Directions:
What do the lines from the top of the data through the line with "# narrow beaded" say? Quote them exactly and include both ends.

Collected material:
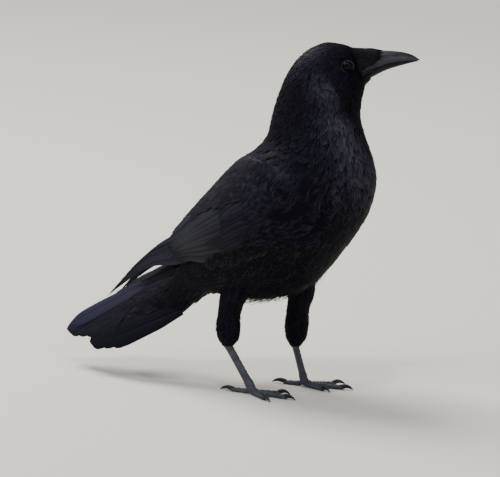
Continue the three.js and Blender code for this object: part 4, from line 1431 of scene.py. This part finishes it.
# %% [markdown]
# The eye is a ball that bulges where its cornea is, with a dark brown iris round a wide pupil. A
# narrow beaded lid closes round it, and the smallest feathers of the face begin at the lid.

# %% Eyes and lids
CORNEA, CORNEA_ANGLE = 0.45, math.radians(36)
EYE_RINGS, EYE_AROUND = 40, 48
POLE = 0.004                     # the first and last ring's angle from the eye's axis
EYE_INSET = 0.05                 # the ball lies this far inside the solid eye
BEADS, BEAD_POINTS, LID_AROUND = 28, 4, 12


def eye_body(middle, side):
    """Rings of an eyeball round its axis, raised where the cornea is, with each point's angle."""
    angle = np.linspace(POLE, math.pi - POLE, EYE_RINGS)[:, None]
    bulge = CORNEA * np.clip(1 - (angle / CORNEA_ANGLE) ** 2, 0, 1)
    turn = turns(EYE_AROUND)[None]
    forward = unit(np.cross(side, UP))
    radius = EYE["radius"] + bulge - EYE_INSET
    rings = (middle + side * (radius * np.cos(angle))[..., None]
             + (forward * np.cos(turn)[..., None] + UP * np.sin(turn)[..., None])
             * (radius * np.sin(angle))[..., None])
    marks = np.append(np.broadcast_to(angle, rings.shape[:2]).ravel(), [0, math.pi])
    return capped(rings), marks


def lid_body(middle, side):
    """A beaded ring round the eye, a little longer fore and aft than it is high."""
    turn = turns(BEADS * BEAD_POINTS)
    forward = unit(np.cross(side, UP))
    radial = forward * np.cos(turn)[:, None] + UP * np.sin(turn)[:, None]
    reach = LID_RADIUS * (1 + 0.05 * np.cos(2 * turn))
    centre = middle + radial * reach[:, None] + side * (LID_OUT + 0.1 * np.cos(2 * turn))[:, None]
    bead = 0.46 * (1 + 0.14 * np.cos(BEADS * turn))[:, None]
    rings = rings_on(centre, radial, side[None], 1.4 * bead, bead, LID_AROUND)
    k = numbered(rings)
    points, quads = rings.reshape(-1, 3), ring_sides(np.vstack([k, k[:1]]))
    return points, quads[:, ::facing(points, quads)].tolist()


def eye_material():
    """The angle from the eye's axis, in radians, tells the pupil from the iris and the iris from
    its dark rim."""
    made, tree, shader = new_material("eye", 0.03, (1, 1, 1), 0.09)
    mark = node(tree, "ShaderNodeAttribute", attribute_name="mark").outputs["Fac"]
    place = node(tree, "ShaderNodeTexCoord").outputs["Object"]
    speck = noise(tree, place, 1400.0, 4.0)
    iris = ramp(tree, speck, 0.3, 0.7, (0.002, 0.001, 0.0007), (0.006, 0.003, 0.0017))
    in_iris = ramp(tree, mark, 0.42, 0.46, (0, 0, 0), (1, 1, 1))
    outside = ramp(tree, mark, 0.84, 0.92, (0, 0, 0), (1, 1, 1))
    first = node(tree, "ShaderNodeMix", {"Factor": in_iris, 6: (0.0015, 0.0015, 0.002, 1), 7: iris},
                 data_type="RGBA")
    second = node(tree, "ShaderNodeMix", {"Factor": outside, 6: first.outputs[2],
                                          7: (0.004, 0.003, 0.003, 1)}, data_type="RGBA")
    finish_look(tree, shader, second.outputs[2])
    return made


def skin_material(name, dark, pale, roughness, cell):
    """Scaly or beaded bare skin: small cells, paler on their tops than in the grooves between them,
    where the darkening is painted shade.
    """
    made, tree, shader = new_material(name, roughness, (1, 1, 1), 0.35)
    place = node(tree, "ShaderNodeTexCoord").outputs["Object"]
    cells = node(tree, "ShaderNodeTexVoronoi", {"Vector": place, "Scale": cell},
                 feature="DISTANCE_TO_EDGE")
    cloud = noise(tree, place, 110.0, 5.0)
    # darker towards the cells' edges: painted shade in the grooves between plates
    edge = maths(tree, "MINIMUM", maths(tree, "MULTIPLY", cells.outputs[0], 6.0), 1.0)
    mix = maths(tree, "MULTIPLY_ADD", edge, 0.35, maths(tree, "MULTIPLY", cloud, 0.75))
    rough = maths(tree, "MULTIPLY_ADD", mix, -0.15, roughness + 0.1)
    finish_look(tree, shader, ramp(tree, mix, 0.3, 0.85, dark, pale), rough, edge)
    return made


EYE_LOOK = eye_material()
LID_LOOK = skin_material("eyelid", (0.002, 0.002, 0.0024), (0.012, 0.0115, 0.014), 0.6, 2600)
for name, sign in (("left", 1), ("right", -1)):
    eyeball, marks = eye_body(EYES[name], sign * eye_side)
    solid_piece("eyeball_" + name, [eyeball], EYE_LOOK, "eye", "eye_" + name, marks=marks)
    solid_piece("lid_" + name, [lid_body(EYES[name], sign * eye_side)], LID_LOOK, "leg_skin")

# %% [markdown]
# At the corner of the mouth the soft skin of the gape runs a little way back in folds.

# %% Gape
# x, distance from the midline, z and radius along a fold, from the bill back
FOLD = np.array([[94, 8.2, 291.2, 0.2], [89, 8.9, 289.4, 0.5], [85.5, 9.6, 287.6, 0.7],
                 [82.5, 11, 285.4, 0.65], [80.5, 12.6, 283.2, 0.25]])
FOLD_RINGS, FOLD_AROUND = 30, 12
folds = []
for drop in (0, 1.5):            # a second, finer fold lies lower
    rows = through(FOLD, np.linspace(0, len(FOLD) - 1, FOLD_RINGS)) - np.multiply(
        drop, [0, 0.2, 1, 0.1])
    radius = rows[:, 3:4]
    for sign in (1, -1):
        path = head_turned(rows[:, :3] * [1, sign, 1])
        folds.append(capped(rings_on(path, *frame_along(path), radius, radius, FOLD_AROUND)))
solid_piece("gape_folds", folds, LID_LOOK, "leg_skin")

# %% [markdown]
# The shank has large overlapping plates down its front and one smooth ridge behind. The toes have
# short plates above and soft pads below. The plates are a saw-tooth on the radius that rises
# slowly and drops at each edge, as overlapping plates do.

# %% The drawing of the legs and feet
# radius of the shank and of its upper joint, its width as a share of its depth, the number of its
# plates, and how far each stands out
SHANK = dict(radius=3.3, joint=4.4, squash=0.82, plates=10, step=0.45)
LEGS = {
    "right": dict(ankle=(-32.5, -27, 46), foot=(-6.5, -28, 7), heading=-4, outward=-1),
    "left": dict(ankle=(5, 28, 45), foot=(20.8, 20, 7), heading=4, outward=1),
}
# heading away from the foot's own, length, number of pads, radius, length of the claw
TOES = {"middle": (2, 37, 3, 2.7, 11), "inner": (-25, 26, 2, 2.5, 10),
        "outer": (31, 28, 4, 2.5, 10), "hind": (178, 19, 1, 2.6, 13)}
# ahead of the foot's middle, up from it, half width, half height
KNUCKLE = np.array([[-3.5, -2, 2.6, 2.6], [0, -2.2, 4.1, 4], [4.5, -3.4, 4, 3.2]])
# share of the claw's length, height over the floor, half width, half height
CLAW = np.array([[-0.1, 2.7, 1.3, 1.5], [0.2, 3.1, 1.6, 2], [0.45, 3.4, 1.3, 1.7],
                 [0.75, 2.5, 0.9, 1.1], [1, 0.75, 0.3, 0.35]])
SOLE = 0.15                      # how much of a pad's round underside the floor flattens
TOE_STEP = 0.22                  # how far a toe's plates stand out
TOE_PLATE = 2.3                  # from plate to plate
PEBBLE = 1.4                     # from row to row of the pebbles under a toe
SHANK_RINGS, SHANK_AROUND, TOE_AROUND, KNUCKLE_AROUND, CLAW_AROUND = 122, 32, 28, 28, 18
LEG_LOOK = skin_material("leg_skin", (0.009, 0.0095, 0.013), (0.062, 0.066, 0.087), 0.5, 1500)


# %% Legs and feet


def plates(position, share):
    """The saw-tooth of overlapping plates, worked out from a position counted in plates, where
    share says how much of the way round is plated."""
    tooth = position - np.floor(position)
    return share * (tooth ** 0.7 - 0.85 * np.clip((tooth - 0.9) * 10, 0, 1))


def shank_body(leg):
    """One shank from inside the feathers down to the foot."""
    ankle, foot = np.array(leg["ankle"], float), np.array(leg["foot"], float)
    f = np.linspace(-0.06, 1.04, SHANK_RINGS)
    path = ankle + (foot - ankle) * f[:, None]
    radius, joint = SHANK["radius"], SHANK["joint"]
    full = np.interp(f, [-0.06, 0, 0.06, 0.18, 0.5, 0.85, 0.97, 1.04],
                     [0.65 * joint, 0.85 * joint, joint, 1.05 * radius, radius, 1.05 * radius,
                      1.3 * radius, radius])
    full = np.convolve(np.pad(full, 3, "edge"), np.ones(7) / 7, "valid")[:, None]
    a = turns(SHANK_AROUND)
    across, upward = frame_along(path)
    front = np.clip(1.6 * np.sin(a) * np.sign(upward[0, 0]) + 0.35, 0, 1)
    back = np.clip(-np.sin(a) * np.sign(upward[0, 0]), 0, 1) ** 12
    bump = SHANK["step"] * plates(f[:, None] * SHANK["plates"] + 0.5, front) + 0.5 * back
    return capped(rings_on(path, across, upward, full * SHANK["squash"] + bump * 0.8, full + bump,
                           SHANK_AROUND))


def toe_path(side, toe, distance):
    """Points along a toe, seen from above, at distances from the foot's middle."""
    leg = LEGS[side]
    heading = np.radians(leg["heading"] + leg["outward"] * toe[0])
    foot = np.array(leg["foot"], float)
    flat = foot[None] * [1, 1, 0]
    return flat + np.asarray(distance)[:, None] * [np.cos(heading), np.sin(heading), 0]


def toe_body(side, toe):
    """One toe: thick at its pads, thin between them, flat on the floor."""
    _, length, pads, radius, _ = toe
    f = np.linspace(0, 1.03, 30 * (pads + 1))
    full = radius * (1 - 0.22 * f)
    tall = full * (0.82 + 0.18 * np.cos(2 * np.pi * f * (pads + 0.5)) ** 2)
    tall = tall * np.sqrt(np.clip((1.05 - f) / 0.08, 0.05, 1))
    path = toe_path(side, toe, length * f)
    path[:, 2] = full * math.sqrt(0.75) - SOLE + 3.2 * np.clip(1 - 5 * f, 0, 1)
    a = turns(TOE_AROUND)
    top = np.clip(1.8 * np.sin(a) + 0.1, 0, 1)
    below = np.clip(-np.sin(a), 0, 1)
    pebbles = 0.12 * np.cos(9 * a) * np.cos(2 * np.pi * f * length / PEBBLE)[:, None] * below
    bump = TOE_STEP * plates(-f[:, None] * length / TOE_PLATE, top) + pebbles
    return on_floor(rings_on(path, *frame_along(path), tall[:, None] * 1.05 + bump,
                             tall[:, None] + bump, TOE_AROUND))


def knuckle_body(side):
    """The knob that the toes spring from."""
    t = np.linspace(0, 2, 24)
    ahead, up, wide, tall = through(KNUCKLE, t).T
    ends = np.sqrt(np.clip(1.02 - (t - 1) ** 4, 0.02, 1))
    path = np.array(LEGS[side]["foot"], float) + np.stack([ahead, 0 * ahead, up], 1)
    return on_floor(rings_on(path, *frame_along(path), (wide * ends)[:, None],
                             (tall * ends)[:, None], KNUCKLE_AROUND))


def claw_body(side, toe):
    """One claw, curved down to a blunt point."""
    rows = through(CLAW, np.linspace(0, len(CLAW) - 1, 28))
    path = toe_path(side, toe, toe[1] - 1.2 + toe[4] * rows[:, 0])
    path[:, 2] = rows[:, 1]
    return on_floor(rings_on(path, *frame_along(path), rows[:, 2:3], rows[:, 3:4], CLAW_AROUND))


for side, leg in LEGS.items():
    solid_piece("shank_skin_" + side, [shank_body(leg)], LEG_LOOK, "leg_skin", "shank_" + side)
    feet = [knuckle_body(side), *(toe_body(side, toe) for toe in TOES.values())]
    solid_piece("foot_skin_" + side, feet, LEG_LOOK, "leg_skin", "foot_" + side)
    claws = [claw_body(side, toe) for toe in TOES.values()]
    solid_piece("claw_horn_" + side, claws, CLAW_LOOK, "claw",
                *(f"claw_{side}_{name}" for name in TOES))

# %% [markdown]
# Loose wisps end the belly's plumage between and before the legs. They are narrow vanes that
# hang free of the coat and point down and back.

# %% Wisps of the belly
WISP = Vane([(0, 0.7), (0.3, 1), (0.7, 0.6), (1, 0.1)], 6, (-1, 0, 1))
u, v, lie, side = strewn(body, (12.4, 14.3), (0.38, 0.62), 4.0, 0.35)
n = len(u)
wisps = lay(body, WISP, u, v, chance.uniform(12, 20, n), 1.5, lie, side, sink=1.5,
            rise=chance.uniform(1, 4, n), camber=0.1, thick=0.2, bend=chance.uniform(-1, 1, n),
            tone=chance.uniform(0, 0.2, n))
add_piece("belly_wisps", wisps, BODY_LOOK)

Task solution:
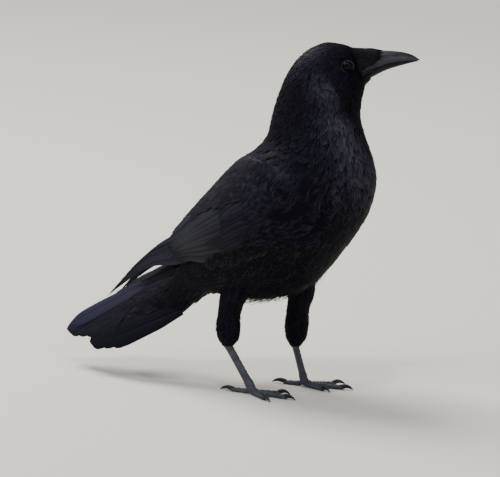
Continue the three.js and Blender code for this object: part 4, from line 1431 of scene.py. This part finishes it.
# %% [markdown]
# The eye is a ball that bulges where its cornea is, with a dark brown iris round a wide pupil. A
# narrow beaded lid closes round it, and the smallest feathers of the face begin at the lid.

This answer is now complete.